Six Inches traces the moving, sometimes hard to watch, journey of three new regenerative farmers. It explains in laymans terms with quirky animation, the challenges facing topsoil today. The first thing that struck me is what a labour of love transitioning to regen farming is, riddled with risk, uncertainty, financial and mental pressures. I took the owner and chair of Noble Foods along, the UK’s leading egg business whose board I have joined as a Non-Executive Director. She was the lone corporate voice that piped up (quite bravely, I thought) in the room full of food and climate activists.
The documentary is a must watch. Please try and locate and attend a screening. But it left me with some questions. Namely:
Who will pay for regenerative farming?
While there are benefits, transition to more more nature and climate friendly farming and food production will cost money and carry risk says Vicki. “Those risks are doubly hard in an environment where buyers at the farmgate are squeezing farmers so hard. If they are start using great regen tools to support soil and nature they need better prices, a decent contract, better specifications (eg cosmetic, size, colour uniformity are often unnecessary for consumers) on products that reflect new farm conditions and no unfair treatment in negotiations such as on cost price increases needed,” says Hird.

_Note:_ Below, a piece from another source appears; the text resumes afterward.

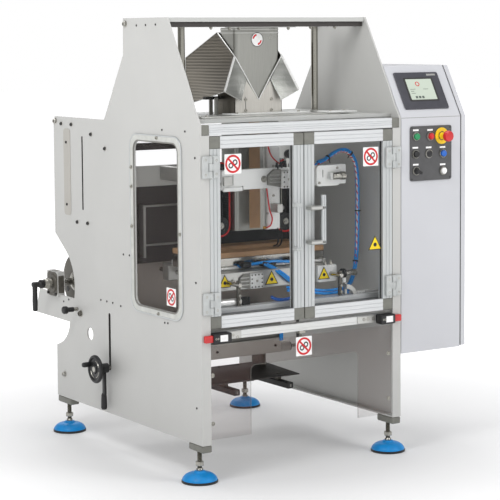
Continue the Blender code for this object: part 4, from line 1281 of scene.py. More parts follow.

In an ideal world, says Vicki, there’d be:
A sufficient mix of consumer demand
Better returns for farmers so they can invest in agroecology
A huge increase in new shorter routes to market getting the barriers smaller so farmers and consumers can respond; and finally
Financial support and baseline regulations from government.
How do you get consumers engaged and interested?
The market needs to recognise and value the importance of regen ag, and this includes consumers. However, at the moment, the consumer “pull” so to speak is missing. Most people don’t know what regen ag is, understand the impact of intensive cheaply produced food or have the ability or willing to pay more for farmers to spend more and grab what Vicki calls “a piece of the food pound”.
This is the point at which Sarah spoke up. Shes the owner of Noble Foods, a leading egg production company with 250 dedicated farmers. She said: “I recognise the immense potential of regenerative agriculture in shaping a sustainable future. However, challenges persist, particularly concerning the financial implications and consumer understanding. Larger companies like ours have a responsibility and an opportunity to drive positive change in the industry and that by working together we can collectively pave the way towards a more environmentally conscious and resilient food system”.
Without a doubt, more corporates like her are needed in the room.
How do you reward farmers who make the journey? At the moment, it’s not so easy to get into farming let alone invest in regenerative.
In the current environment, it’s hard to see where the push for farmers would come from apart from the passion to do the right thing clearly on show in the Six Inches documentary. But hold that thought! The Sweet Spot report by the Wildlife Trust has shown that it may be cheaper - where farmers find their input costs are reduced and nature provides the free new tools for farming - up to 45% higher. Interestingly, says Vicki, regen and organic farmers find that yields get back up over time and free tools provided by nature are hugely valuable.
The inefficiencies in the whole system do need to be addressed. “Where it may be more costly as it may reduce yields slightly, that loss could be absorbed by the rest of the players in between or the final consumer. We need a whole system approach as so much food is heavily processed which adds costs, does not necessarily provide better value overall,” says Vicki.
We have to start somewhere. For those of us who aren’t farmers but love food, thinking about dirt differently and digging deeper into soil is a great place to start. Watching the documentary will be worth its weight in gold, a bit like soil really.